Henry Koster

  • Mr. Hobbs Takes a Vacation (1962)

    Mr. Hobbs Takes a Vacation (1962)

    (On TV, November 2021) As much as I wanted to like Mr. Hobbs Takes a Vacation, there’s so much wasted potential in the milquetoast result that it starts to grate. Of course, that may be an overreaction — the film was obviously built by director Henry Koster to be an innocuous broad-public comedy, and isn’t meant to sustain more elaborate expectations. Still, as a family goes to a beach house for an extended vacation, the film skirts the edge of something more interesting but never gets there. James Stewart remains the film’s best asset as a harried father driven nuts by the entire family vacation (the framing device has him narrate a very funny exasperated letter, his drawl making everything even better — a shame that the finale of the film never quite goes back to it.), and having Maureen O’Hara play the mother is not a bad choice at all. Occasional set-pieces involving a persnickety steam heater, or a steam-filled bathroom, hint at a better film. (And the two references to a father purchasing a Playboy magazine for his son are… surprising.)  But for most of its duration, Mr. Hobbs Takes a Vacation ends up being a curiously tame affair, content to let Stewart run exasperated at everything going wrong during his vacations. It works fine in the way many subsequent family vacations films do — a bit of humiliation comedy, a dash of comic contretemps, and a heaping of traditional values at the trip brings the family back together as one unit. Familiar stuff, perhaps tamer than expected by modern audiences, considering how the envelope has been pushed since then. I can’t, in good conscience, call this a bad movie, but it’s certainly disappointing — although one notes that it led to the somewhat better Take Her, She’s Mine the following year with the same director/star combo.

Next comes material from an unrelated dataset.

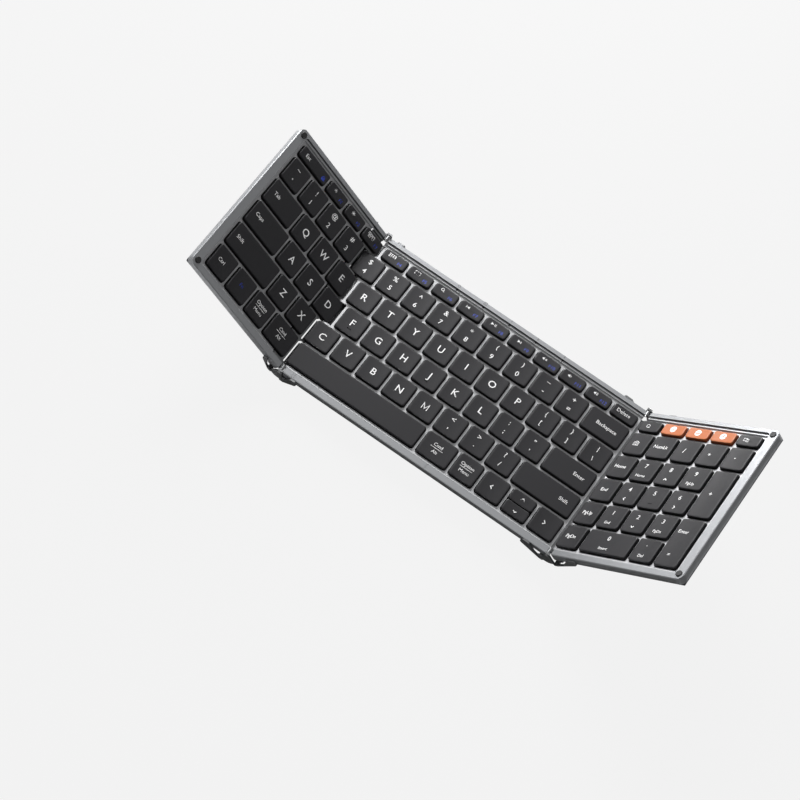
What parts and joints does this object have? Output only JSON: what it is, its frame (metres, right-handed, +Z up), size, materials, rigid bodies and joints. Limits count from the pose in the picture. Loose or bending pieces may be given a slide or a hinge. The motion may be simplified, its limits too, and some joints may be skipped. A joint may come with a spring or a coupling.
{
  "type": "folding keyboard",
  "caption": "Slim full-size keyboard in three panels with staggered scissor keys in metal rims; both side panels fold over the middle one on pinned end hinges.",
  "frame": {"origin": "on the floor under the centre of the object's box in the stored pose", "axes": "+X towards the number pad, along the key rows; +Y away from the user, towards the function row; +Z up"},
  "size_m": [0.3474, 0.1216, 0.0798],
  "materials": {
    "rim_metal": "satin anodised, polished outer edge",
    "deck_metal": "satin anodised",
    "cover_metal": "fine blasted, anodised slate gray",
    "hinge_metal": "satin, polished edges",
    "pin_steel": "polished",
    "plate_steel": "plain",
    "dome_film": "matt",
    "foot_rubber": "matt",
    "battery_foil": "satin",
    "board": "plain",
    "port_steel": "satin",
    "light_guide": "smooth",
    "black_key": "fine matt texture",
    "orange_key": "fine matt texture"
  },
  "bodies": {
    "base": {"center_rails": "rim_metal", "center_deck": "deck_metal", "center_bottom_cover": "cover_metal", "center_switch_plate": "plate_steel", "center_dome_sheet": "dome_film", "center_hinge_brackets": "hinge_metal", "hinge_pins": "pin_steel", "center_feet": "foot_rubber", "battery": "battery_foil", "main_board": "board", "usb_c_port": "port_steel", "status_light_guides": "light_guide"},
    "left_panel": {"left_frame": "rim_metal", "left_deck": "deck_metal", "left_bottom_cover": "cover_metal", "left_switch_plate": "plate_steel", "left_dome_sheet": "dome_film", "left_hinge_bracket": "hinge_metal", "left_bumpers": "foot_rubber", "left_feet": "foot_rubber"},
    "right_panel": {"right_frame": "rim_metal", "right_deck": "deck_metal", "right_bottom_cover": "cover_metal", "right_switch_plate": "plate_steel", "right_dome_sheet": "dome_film", "right_hinge_bracket": "hinge_metal", "right_bumpers": "foot_rubber", "right_feet": "foot_rubber"},
    "left_function_keys": {"left_function_keys": "black_key"},
    "left_number_keys": {"left_number_keys": "black_key"},
    "tab_key": {"tab_key": "black_key"},
    "q_row_left_keys": {"q_row_left_keys": "black_key"},
    "caps_key": {"caps_key": "black_key"},
    "a_row_left_keys": {"a_row_left_keys": "black_key"},
    "left_shift_key": {"left_shift_key": "black_key"},
    "z_row_left_keys": {"z_row_left_keys": "black_key"},
    "left_bottom_keys": {"left_bottom_keys": "black_key"},
    "center_function_keys": {"center_function_keys": "black_key"},
    "center_number_keys": {"center_number_keys": "black_key"},
    "backspace_key": {"backspace_key": "black_key"},
    "q_row_center_keys": {"q_row_center_keys": "black_key"},
    "a_row_center_keys": {"a_row_center_keys": "black_key"},
    "enter_key": {"enter_key": "black_key"},
    "z_row_center_keys": {"z_row_center_keys": "black_key"},
    "right_shift_key": {"right_shift_key": "black_key"},
    "space_key": {"space_key": "black_key"},
    "center_bottom_keys": {"center_bottom_keys": "black_key"},
    "up_key": {"up_key": "black_key"},
    "down_key": {"down_key": "black_key"},
    "device_keys": {"device_keys": "orange_key"},
    "pad_function_keys": {"pad_function_keys": "black_key"},
    "pad_top_keys": {"pad_top_keys": "black_key"},
    "pad_7_row_keys": {"pad_7_row_keys": "black_key"},
    "pad_4_row_keys": {"pad_4_row_keys": "black_key"},
    "pad_1_row_keys": {"pad_1_row_keys": "black_key"},
    "pad_0_row_keys": {"pad_0_row_keys": "black_key"},
    "pad_plus_key": {"pad_plus_key": "black_key"},
    "pad_enter_key": {"pad_enter_key": "black_key"}
  },
  "joints": [
    {"name": "left_fold", "type": "hinge", "parent": "base", "child": "left_panel", "pos_m": [-0.09728, 0, 0.01035], "axis": [0, 1, 0], "range_deg": [-36.75, 143]},
    {"name": "right_fold", "type": "hinge", "parent": "base", "child": "right_panel", "pos_m": [0.09701, 0, 0.01035], "axis": [0, -1, 0], "range_deg": [-44, 135.75]},
    {"name": "left_function_press", "type": "slide", "parent": "left_panel", "child": "left_function_keys", "axis": [-0.5983, 0, -0.8013], "range_m": [0, 0.0019], "stiffness_N_per_m": 300, "springref_m": -0.001},
    {"name": "left_number_press", "type": "slide", "parent": "left_panel", "child": "left_number_keys", "axis": [-0.5983, 0, -0.8013], "range_m": [0, 0.0019], "stiffness_N_per_m": 300, "springref_m": -0.001},
    {"name": "tab_press", "type": "slide", "parent": "left_panel", "child": "tab_key", "axis": [-0.5983, 0, -0.8013], "range_m": [0, 0.0019], "stiffness_N_per_m": 300, "springref_m": -0.001},
    {"name": "q_row_left_press", "type": "slide", "parent": "left_panel", "child": "q_row_left_keys", "axis": [-0.5983, 0, -0.8013], "range_m": [0, 0.0019], "stiffness_N_per_m": 300, "springref_m": -0.001},
    {"name": "caps_press", "type": "slide", "parent": "left_panel", "child": "caps_key", "axis": [-0.5983, 0, -0.8013], "range_m": [0, 0.0019], "stiffness_N_per_m": 300, "springref_m": -0.001},
    {"name": "a_row_left_press", "type": "slide", "parent": "left_panel", "child": "a_row_left_keys", "axis": [-0.5983, 0, -0.8013], "range_m": [0, 0.0019], "stiffness_N_per_m": 300, "springref_m": -0.001},
    {"name": "left_shift_press", "type": "slide", "parent": "left_panel", "child": "left_shift_key", "axis": [-0.5983, 0, -0.8013], "range_m": [0, 0.0019], "stiffness_N_per_m": 300, "springref_m": -0.001},
    {"name": "z_row_left_press", "type": "slide", "parent": "left_panel", "child": "z_row_left_keys", "axis": [-0.5983, 0, -0.8013], "range_m": [0, 0.0019], "stiffness_N_per_m": 300, "springref_m": -0.001},
    {"name": "left_bottom_press", "type": "slide", "parent": "left_panel", "child": "left_bottom_keys", "axis": [-0.5983, 0, -0.8013], "range_m": [0, 0.0019], "stiffness_N_per_m": 300, "springref_m": -0.001},
    {"name": "center_function_press", "type": "slide", "parent": "base", "child": "center_function_keys", "axis": [0, 0, -1], "range_m": [0, 0.0019], "stiffness_N_per_m": 300, "springref_m": -0.001},
    {"name": "center_number_press", "type": "slide", "parent": "base", "child": "center_number_keys", "axis": [0, 0, -1], "range_m": [0, 0.0019], "stiffness_N_per_m": 300, "springref_m": -0.001},
    {"name": "backspace_press", "type": "slide", "parent": "base", "child": "backspace_key", "axis": [0, 0, -1], "range_m": [0, 0.0019], "stiffness_N_per_m": 300, "springref_m": -0.001},
    {"name": "q_row_center_press", "type": "slide", "parent": "base", "child": "q_row_center_keys", "axis": [0, 0, -1], "range_m": [0, 0.0019], "stiffness_N_per_m": 300, "springref_m": -0.001},
    {"name": "a_row_center_press", "type": "slide", "parent": "base", "child": "a_row_center_keys", "axis": [0, 0, -1], "range_m": [0, 0.0019], "stiffness_N_per_m": 300, "springref_m": -0.001},
    {"name": "enter_press", "type": "slide", "parent": "base", "child": "enter_key", "axis": [0, 0, -1], "range_m": [0, 0.0019], "stiffness_N_per_m": 300, "springref_m": -0.001},
    {"name": "z_row_center_press", "type": "slide", "parent": "base", "child": "z_row_center_keys", "axis": [0, 0, -1], "range_m": [0, 0.0019], "stiffness_N_per_m": 300, "springref_m": -0.001},
    {"name": "right_shift_press", "type": "slide", "parent": "base", "child": "right_shift_key", "axis": [0, 0, -1], "range_m": [0, 0.0019], "stiffness_N_per_m": 300, "springref_m": -0.001},
    {"name": "space_press", "type": "slide", "parent": "base", "child": "space_key", "axis": [0, 0, -1], "range_m": [0, 0.0019], "stiffness_N_per_m": 300, "springref_m": -0.001},
    {"name": "center_bottom_press", "type": "slide", "parent": "base", "child": "center_bottom_keys", "axis": [0, 0, -1], "range_m": [0, 0.0019], "stiffness_N_per_m": 300, "springref_m": -0.001},
    {"name": "up_press", "type": "slide", "parent": "base", "child": "up_key", "axis": [0, 0, -1], "range_m": [0, 0.0019], "stiffness_N_per_m": 300, "springref_m": -0.001},
    {"name": "down_press", "type": "slide", "parent": "base", "child": "down_key", "axis": [0, 0, -1], "range_m": [0, 0.0019], "stiffness_N_per_m": 300, "springref_m": -0.001},
    {"name": "device_press", "type": "slide", "parent": "right_panel", "child": "device_keys", "axis": [0.6947, 0, -0.7193], "range_m": [0, 0.0019], "stiffness_N_per_m": 300, "springref_m": -0.001},
    {"name": "pad_function_press", "type": "slide", "parent": "right_panel", "child": "pad_function_keys", "axis": [0.6947, 0, -0.7193], "range_m": [0, 0.0019], "stiffness_N_per_m": 300, "springref_m": -0.001},
    {"name": "pad_top_press", "type": "slide", "parent": "right_panel", "child": "pad_top_keys", "axis": [0.6947, 0, -0.7193], "range_m": [0, 0.0019], "stiffness_N_per_m": 300, "springref_m": -0.001},
    {"name": "pad_7_row_press", "type": "slide", "parent": "right_panel", "child": "pad_7_row_keys", "axis": [0.6947, 0, -0.7193], "range_m": [0, 0.0019], "stiffness_N_per_m": 300, "springref_m": -0.001},
    {"name": "pad_4_row_press", "type": "slide", "parent": "right_panel", "child": "pad_4_row_keys", "axis": [0.6947, 0, -0.7193], "range_m": [0, 0.0019], "stiffness_N_per_m": 300, "springref_m": -0.001},
    {"name": "pad_1_row_press", "type": "slide", "parent": "right_panel", "child": "pad_1_row_keys", "axis": [0.6947, 0, -0.7193], "range_m": [0, 0.0019], "stiffness_N_per_m": 300, "springref_m": -0.001},
    {"name": "pad_0_row_press", "type": "slide", "parent": "right_panel", "child": "pad_0_row_keys", "axis": [0.6947, 0, -0.7193], "range_m": [0, 0.0019], "stiffness_N_per_m": 300, "springref_m": -0.001},
    {"name": "pad_plus_press", "type": "slide", "parent": "right_panel", "child": "pad_plus_key", "axis": [0.6947, 0, -0.7193], "range_m": [0, 0.0019], "stiffness_N_per_m": 300, "springref_m": -0.001},
    {"name": "pad_enter_press", "type": "slide", "parent": "right_panel", "child": "pad_enter_key", "axis": [0.6947, 0, -0.7193], "range_m": [0, 0.0019], "stiffness_N_per_m": 300, "springref_m": -0.001}
  ]
}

  • Take Her, She’s Mine (1963)

    Take Her, She’s Mine (1963)

    (On Cable TV, October 2020) By the early 1960s, James Stewart was long past his young premier roles of the 1930s, his everyday men of the 1940s or his attempt to redefine himself in a darker, more rugged persona in the 1950s—he was now fit to portray a stereotypically likable dad dealing with sending his daughter to college. Adapted from a Broadway comedy that was, amazingly enough, based on the experiences of eventually famous writer-director Norah Ephron as a younger girl, Take Her, She’s Mine has Stewart as the kind of dad that everyone would like to have—bumbling and overprotective, but also intensely likable and able to support his daughter (played by iconic teenybopper Sandra Dee) whenever she needs help. The framing device has Stewart’s character explaining an increasingly ludicrous series of embarrassing newspaper articles before we go back in time and see how each one of them came to be. It all plays against a California-based couple sending their daughter to an east-coast college where she is swept up in the burgeoning social protest movements. As a look in the turmoil that was developing within 1960s America, Take Her, She’s Mine is a fun romp—at least in its first two thirds, because the film loses quite a bit of comic steam in the later third as the action moves to Paris and stops being as relatable. Still, Stewart can’t be topped as the well-intentioned, stammering dad who ends up participating in a sit-in against obscenity laws on behalf of his daughter, or tries to muddle through a deficient knowledge of French while tracking down his daughter in quasi-bohemian Paris. (Some of the French is quite good, some of it almost unintelligible.) It’s all good fun, and even the exhausted third act (reportedly a product of studio interference) can’t quite erase the superb period piece humour of the rest of the film as handled by director Henry Koster. Then, of course, you’ve got Stewart in a minor but highly enjoyable role—and sometimes, that’s really all you need.

  • Three Smart Girls (1936)

    Three Smart Girls (1936)

    (On Cable TV, September 2020) Deanna Durbin was a short-lived star—her time at the top of the box office lasted barely more than a decade, after which she retired and apparently lived a long happy life away from the cameras. While brief, her stardom was justified by the mixture of youthful cuteness, singing talent and comic timing she brought to the screen—if you’re thinking about Judy Garland, well, only a bit of fate separated those two from the MGM star-making factory. You can get a glimpse of her talents in her feature film debut Three Smart Girls, as she plays one of three sisters trying to prevent their father from marrying a gold-digging young woman. Frankly, it’s not that good of a film—in trying to demonstrate Durbin’s multiple talents, director Henry Koster is shackled to a script that throws in various elements in a whole that doesn’t come together. The musical numbers seem to stick out, and the comedy is quite generic. And it all fits in 84 minutes! Somehow, it was nominated for the Best Picture Oscar for its year. Still, there are good bits and pieces here—plus Durbin’s performance. As far as star-vehicle comedies of that time go, Three Smart Girls is unobjectionable—although there are better roles in Durbin’s later filmography.